Там имелся целый ряд моих писем к Делессеру за шесть лет (1842–1846) и записок моих к нему без числа, раньше и позже. Это меня, конечно, не удивило и даже польстило; он с большим уважением отзывался относительно самых скабрезных писем и удивлялся моей кипучей деятельности. Такого же мнения был граф Воронцов. Они меня очень высоко ставили и ценили. Я вела переписку с Гизо и Абердином о предметах более важных; впрочем, они ничем не гнушались. Весь мой материал я сдавала на почту по разным адресам; что попадали в черный кабинет политические письма, это меня нисколько не удивляло. Но что ужасно – это нахождение в руках префекта моих писем самых чистосердечных, приятельских, задушевных, крайне компрометирующих. Еще ужаснее видеть в кабинете всемогущего человека целую кипу полицейских дознаний, полицейских сплетен, доносов. Здесь вся моя жизнь как наяву. Я содрогалась и не раз вскакивала с моего кресла, совсем одурелая. Впросонках я вздрагивала, и холодный пот покрывал мое тело. Я его умоляла, на колени перед ним становилась, то плакала, то смеялась и смешила его как ребенка, умоляя, чтобы он мне отдал этот злодейский картон, хотя бы письма к г-же Делож: они для правительства бесполезны. Несмотря на десятилетнюю самую тесную дружбу, он до конца оставался неумолим.
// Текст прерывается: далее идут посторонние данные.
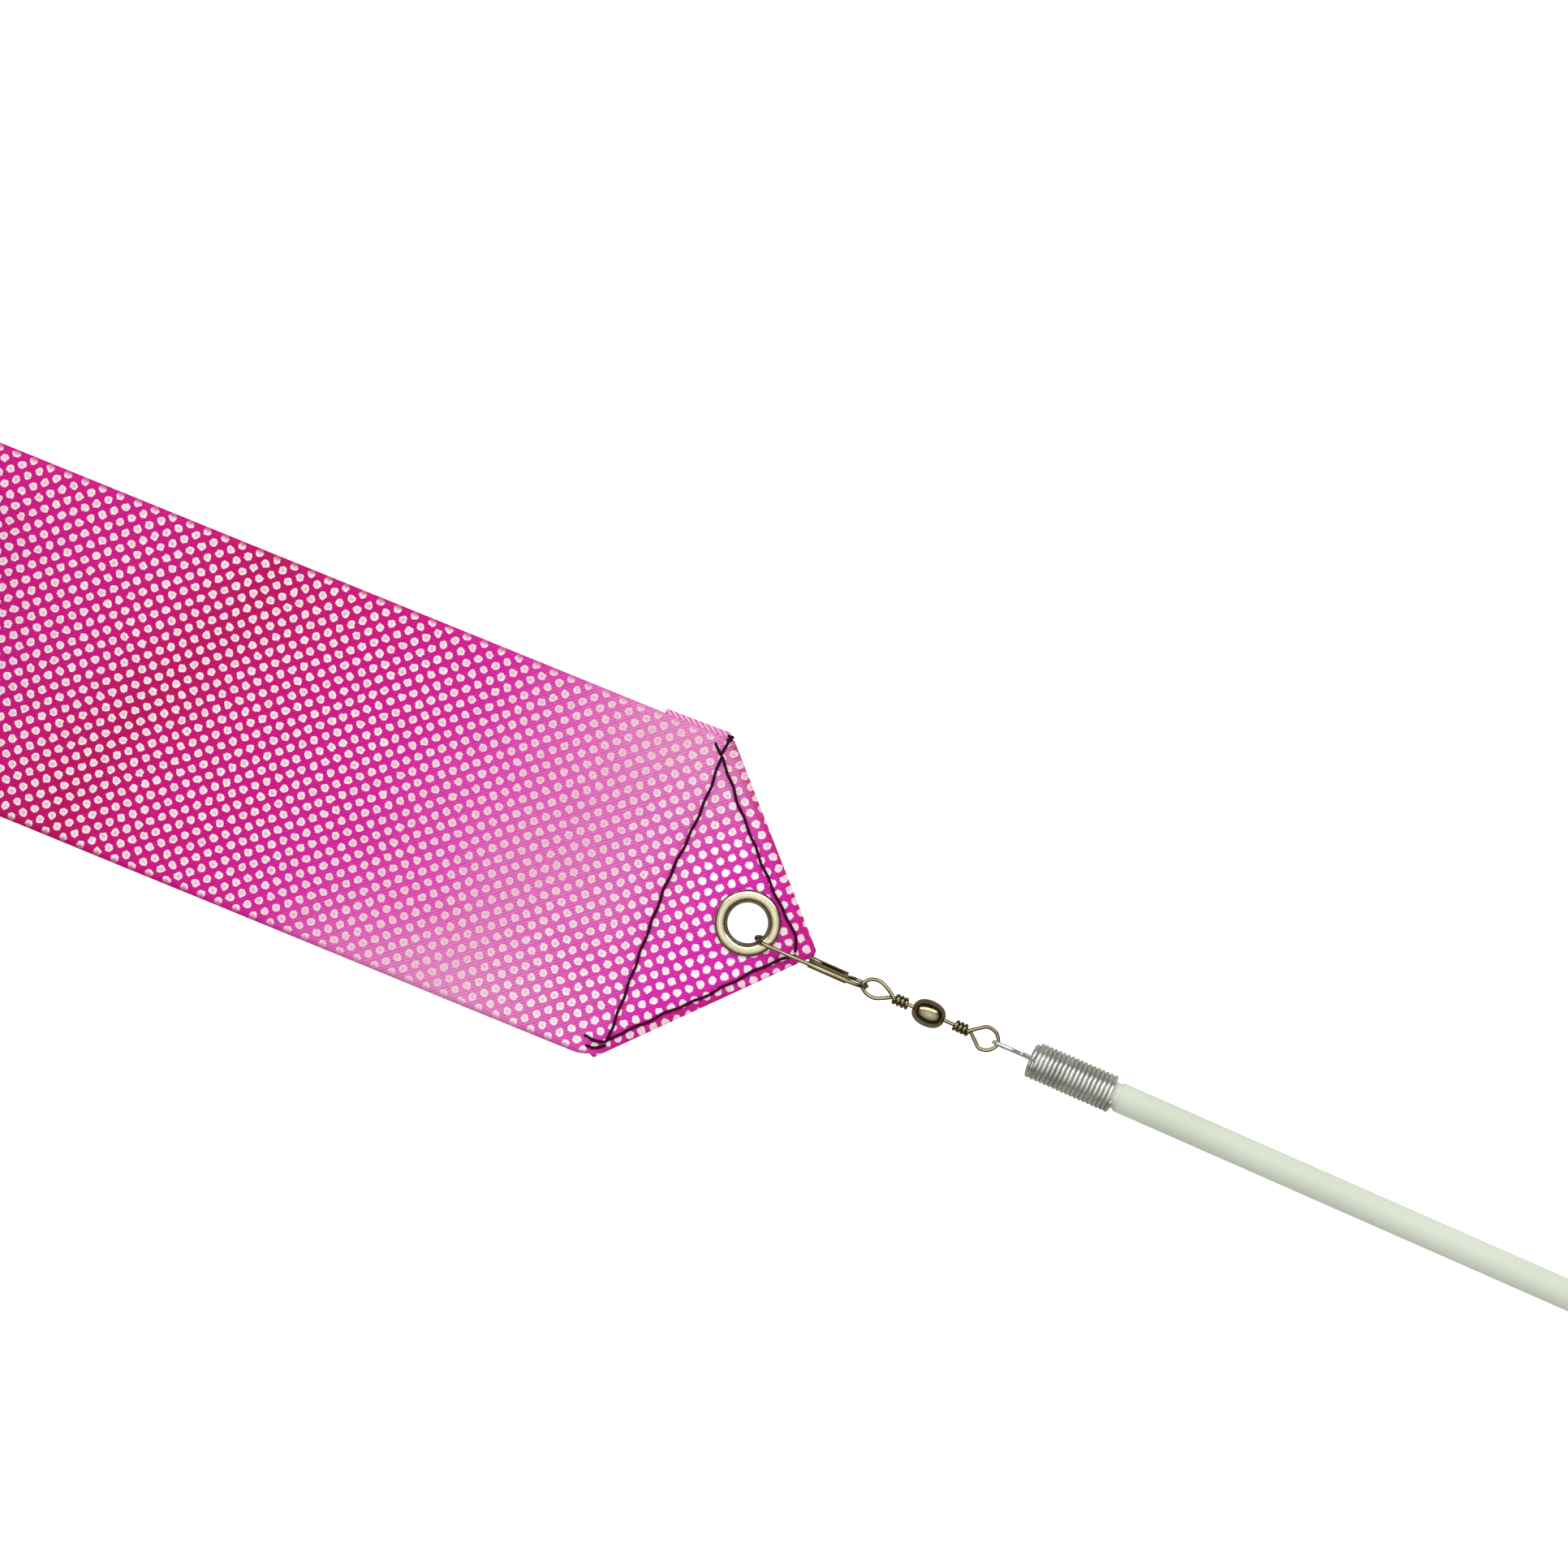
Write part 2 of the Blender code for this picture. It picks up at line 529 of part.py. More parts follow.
def make_folds(parts, ribbon):
    """The two corners, folded under the point so that their cut edges meet on its middle line."""
    z = -CLOTH_GAP / 2 - RIBBON_THICKNESS / 2
    eyelet = EYELET_BORE + EYELET_WALL + CLOTH_GAP
    for name, side in (("corner_fold_left", 1), ("corner_fold_right", -1)):
        seam = TIP_OFFSET + side * CLOTH_GAP
        rise = side * (EYELET_OFFSET - seam)
        reach = math.sqrt(eyelet ** 2 - rise ** 2)
        angle = math.atan2(-rise, reach)
        notch = arc((-EYELET_BEHIND_TIP, rise), eyelet, angle, math.pi - angle, 10)
        edge = HALF_WIDTH - 1.2 * side - 0.4
        corner = [(-FOLD_DEPTH - 0.4, edge), (-FOLD_DEPTH, edge - 4.0)]
        if side > 0:
            out = HALF_WIDTH - TIP_OFFSET + FOLD_PEEK_OUT
            corner = [(-FOLD_PEEK_FRONT, out), (-FOLD_PEEK_BACK, out), (-FOLD_DEPTH, FOLD_INNER)]
        outline = [(-0.9, 0.0), (-2.0, 1.0)] + corner + [(-FOLD_DEPTH, 0.0)]
        outline += [(x, y) for x, y in reversed(notch)]
        outline = [(x, seam + side * y) for x, y in outline]
        place = (TIP_AHEAD_OF_HOOK, 0, z)
        flap = flat_shape(name, [outline], RIBBON_THICKNESS, parts, ribbon, location=place)
        finish(as_mesh(flap), SATIN_BACK)


def make_roll(parts, ribbon):
    half = HALF_WIDTH
    bore = ROLL_BORE / 2
    profile = [(ROLL_RADIUS, half), (ROLL_RADIUS, -half), (bore, -half), (bore, half)]
    place = (TIP_AHEAD_OF_HOOK - FLAT_STRETCH, 0, TABLE + ROLL_RADIUS)
    spin = (Matrix.Rotation(math.pi / 2, 3, "X") @ Matrix.Rotation(math.pi / 48, 3, "Z")).to_euler()
    finish(turned("ribbon_roll", profile, parts, ribbon, place, spin, steps=48, ring=True), SATIN)


def make_eyelet(parts, ribbon):
    place = (TIP_AHEAD_OF_HOOK - EYELET_BEHIND_TIP, EYELET_OFFSET, 0)
    throat = EYELET_BORE
    top = LAYER_TOP + CLOTH_GAP
    washer_top = -LAYER_TOP - CLOTH_GAP
    washer_low = washer_top - WASHER_THICKNESS
    under = washer_low - CLOTH_GAP
    body = throat + EYELET_WALL
    profile = [
        (throat + 1.0, top + EYELET_CROWN + 0.05), (EYELET_RADIUS - 0.55, top + EYELET_CROWN - 0.05),
        (EYELET_RADIUS, top + 0.15), (EYELET_RADIUS - 0.1, top), (body, top), (body, under),
        (body + CURL_REACH, under), (body + CURL_REACH - 0.1, under - CURL_DEPTH + 0.05),
        (throat + 0.45, under - CURL_DEPTH), (throat, under + 0.2),
        (throat, top - 0.2), (throat + 0.35, top + EYELET_CROWN - 0.1),
    ]
    finish(turned("eyelet", profile, parts, ribbon, place, ring=True), NICKEL)
    hole = body + CLOTH_GAP
    ring = [(WASHER_RADIUS, washer_top), (WASHER_RADIUS, washer_low), (hole, washer_low), (hole, washer_top)]
    finish(turned("eyelet_washer", ring, parts, ribbon, place, ring=True), NICKEL)


def make_threads(parts, ribbon):
    """One thread on top and one underneath, each run round the point's three lines of stitches."""
    cross = -CROSS_SEAM_BEHIND_TIP
    inset = SEAM_INSET * math.sqrt(2)
    reach = CROSS_SEAM_BEHIND_TIP - SEAM_INSET
    place = (TIP_AHEAD_OF_HOOK, TIP_OFFSET, 0)
    level = LAYER_TOP + THREAD / 2 + WIRE_GAP
    spread = reach - 0.8
    for name, z in (("needle_thread", level), ("bobbin_thread", -level)):
        # the thread passes in front of the eyelet, where the two seams meet
        points = [
            (cross - THREAD_TAIL, spread + 1.0, z), (cross, spread, z), (cross, -spread, z),
            (-inset, -0.3, z), (-inset - 0.6, 0.6, z), (cross + 1.2, spread, z),
        ]
        finish(tube(name, points, THREAD / 2, parts, ribbon, place, bevel_resolution=1), DARK_THREAD)


# ---------------------------------------------------------------- assembly

def stand_on_table(root, parts):
    """Puts the origin at the middle of the box's base."""
    bpy.context.view_layer.update()
    graph = bpy.context.evaluated_depsgraph_get()
    corners = []
    for obj in parts.objects:
        if obj.type in ("MESH", "CURVE"):
            mesh = obj.evaluated_get(graph).to_mesh()
            corners += [obj.matrix_world @ vertex.co for vertex in mesh.vertices]
    low = Vector([min(p[i] for p in corners) for i in range(3)])
    high = Vector([max(p[i] for p in corners) for i in range(3)])
    root.location = (-(low.x + high.x) / 2, -(low.y + high.y) / 2, -low.z)


def main():
    clear_scene()
    parts = make_collection("gymnastics_ribbon")
    cutters = make_collection("cutters")
    cutters.hide_render = True
    root = add_object("origin", None, parts)
    wand = add_object("wand_axis", None, parts, root, rotation=(0.0, -TILT, 0.0))
    rear = add_object("rear_link_pivot", None, parts, root, (REAR_PIVOT, 0, 0))
    barrel = add_object("barrel_axis", None, parts, root, (BARREL_CENTRE, 0, 0))
    front = add_object("front_link_axis", None, parts, root, (BARREL_CENTRE, 0, 0))
    snap = add_object("snap_pivot", None, parts, root, (SNAP_PIVOT, 0, 0), (SNAP_ROLL, 0, 0))
    latch_x = BEND_CENTRE + SNAP_WIRE / 2 - SNAP_PIVOT
    latch = add_object("latch_pivot", None, parts, snap, (latch_x, 0, -HOOK_RADIUS))
    ribbon = add_object("ribbon_pivot", None, parts, root, (HOOK_PIVOT, 0, 0), (0, 0, RIBBON_YAW))
    make_rod(parts, wand)
    make_tip_wire(parts, wand)
    make_grip(parts, wand)
    make_swivel(parts, rear, barrel, front)
    make_snap(parts, snap, latch)
    make_cloth(parts, cutters, ribbon)
    make_folds(parts, ribbon)
    make_roll(parts, ribbon)
    make_eyelet(parts, ribbon)
    make_threads(parts, ribbon)
    stand_on_table(root, parts)


main()
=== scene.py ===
"""Gymnastics ribbon on its wand, laid on a table: a dotted satin ribbon sewn to a point, an eyelet,
a wire snap, a barrel swivel, the wand's coiled tip wire, rod and grip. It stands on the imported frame.
"""

import json
import math
from functools import partial

import bmesh
import bpy
from bpy.props import FloatProperty, FloatVectorProperty, IntProperty, PointerProperty
from mathutils import Matrix, Vector, noise


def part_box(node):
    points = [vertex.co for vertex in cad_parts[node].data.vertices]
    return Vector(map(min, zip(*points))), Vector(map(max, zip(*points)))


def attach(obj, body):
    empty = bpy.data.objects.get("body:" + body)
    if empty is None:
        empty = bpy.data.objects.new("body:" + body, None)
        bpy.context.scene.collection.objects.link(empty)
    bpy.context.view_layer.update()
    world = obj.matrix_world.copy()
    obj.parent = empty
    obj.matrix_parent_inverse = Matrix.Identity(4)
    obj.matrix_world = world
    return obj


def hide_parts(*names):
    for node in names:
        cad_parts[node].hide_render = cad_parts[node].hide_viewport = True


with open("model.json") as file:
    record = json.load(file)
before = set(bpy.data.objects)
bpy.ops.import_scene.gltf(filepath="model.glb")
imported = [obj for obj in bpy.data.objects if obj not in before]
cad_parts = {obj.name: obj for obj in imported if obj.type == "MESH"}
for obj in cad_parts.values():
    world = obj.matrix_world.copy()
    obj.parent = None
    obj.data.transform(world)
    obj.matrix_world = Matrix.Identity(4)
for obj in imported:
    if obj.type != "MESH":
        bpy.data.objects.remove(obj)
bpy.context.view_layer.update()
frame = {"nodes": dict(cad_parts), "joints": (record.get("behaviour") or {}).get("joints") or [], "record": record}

bl_info = {
    "name": "Gymnastics Ribbon",
    "version": (1, 0, 0),
    "blender": (4, 5, 0),
    "location": "3D View > Sidebar > Ribbon",
    "description": "Satin ribbon, swivel, snap and wand for rhythmic gymnastics",
    "category": "Add Mesh",
}

MM = 0.001

# ---------------------------------------------------------------- places taken from the frame

joint_at = {joint["name"]: Vector(joint["pos_m"]) for joint in frame["joints"]}
mount_at = {mount["name"]: mount for mount in frame["record"]["mounts"]}
TIP_EYE = joint_at["tip_eye_swing"]
BARREL = joint_at["barrel_spin"]
SNAP_PIVOT = joint_at["snap_swing"]
LATCH_PIVOT = joint_at["latch_squeeze"]
HOOK = joint_at["ribbon_swing"]
SNAP_AXIS = Vector(next(j["axis"] for j in frame["joints"] if j["name"] == "snap_swing"))
BUTT = Vector(mount_at["grip_butt"]["pos_m"])
WAND_AXIS = Vector(mount_at["grip_butt"]["axis"]).normalized()


def middle(node):
    low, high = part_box(node)
    return (Vector(low) + Vector(high)) / 2


def size_of(node):
    low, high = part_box(node)
    return Vector(high) - Vector(low)


# ---------------------------------------------------------------- colours and settings

def linear(code):
    """Turns an sRGB hex value into Blender's linear red, green and blue."""
    parts = [int(code[i:i + 2], 16) / 255 for i in (1, 3, 5)]
    return tuple(c / 12.92 if c <= 0.04045 else ((c + 0.055) / 1.055) ** 2.4 for c in parts)


def rgba(code):
    return (*linear(code), 1.0)


def length(name, description, millimetres):
    return FloatProperty(name=name, description=description, default=millimetres * MM, min=0.0,
                         unit="LENGTH", subtype="DISTANCE", precision=5)


def colour(name, description, code):
    return FloatVectorProperty(name=name, description=description, default=linear(code), size=3,
                               min=0.0, max=1.0, subtype="COLOR")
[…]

В 1848 году я снова умоляла его отдать мне компрометирующие меня письма. Он отказал, а сам через час бежал. Мне удалось пробраться в те же комнаты, куда сумел пробраться Марк Коссидьер, окруженный массой рабочих. Я следила очень зорко за префектурой и вошла вместе с толпой. Я сразу узнала в этом исполине моего сент-этьенекого и лионского курмахера., Мы встретились старыми и добрыми знакомыми: я не напрасно кокетничала с ним в 1832–1833 годах, во время вакансий. Он вспомнил это и передал картон, не рассматривая вовсе бумаг. Захватив картон, я нашла его в большом порядке: письма и полицейские дознания хронологически рассортированными, мои записки и письма к Делессеру в двух запечатанных пакетах, обвязанных розовыми лентами; один пакет с письмами к нежно любимой подруге моего детства Полине Мюель. Я не понимала, как они достались префекту. Дело объяснилось весьма просто: помета была сделана карандашом рукой Делессера; бумаги захвачены были в 1841 г., их всех было около шестидесяти.
Я, отправляясь в Одессу в 1860 году, захватила с прочими бумагами мои дневные записки и письма. Кроме личного интереса, они вообще любопытны. Эту исповедь моей жизни я взяла с собой, полагая, что сбыт будет верный и прибыльный. Все говорили о свободе печати. Дня через два цензор заявил мне, что моя книга «невозможна», хотя я и предлагала исключить некоторые имена. Вот тебе и свобода печати! Что ни говори, а я рассказываю только то, что видела воочию, и никогда не говорю о том, что мне доверяли с условием держать дело в тайне. Я рассказываю только то, что совершалось в виду многих: coram populo et notario. Все государственные тайны, все подробности доверительного свойства – я храню свято; если я кажусь иногда чересчур болтливой, то я выдаю самое себя на осуждение злорадной толпе.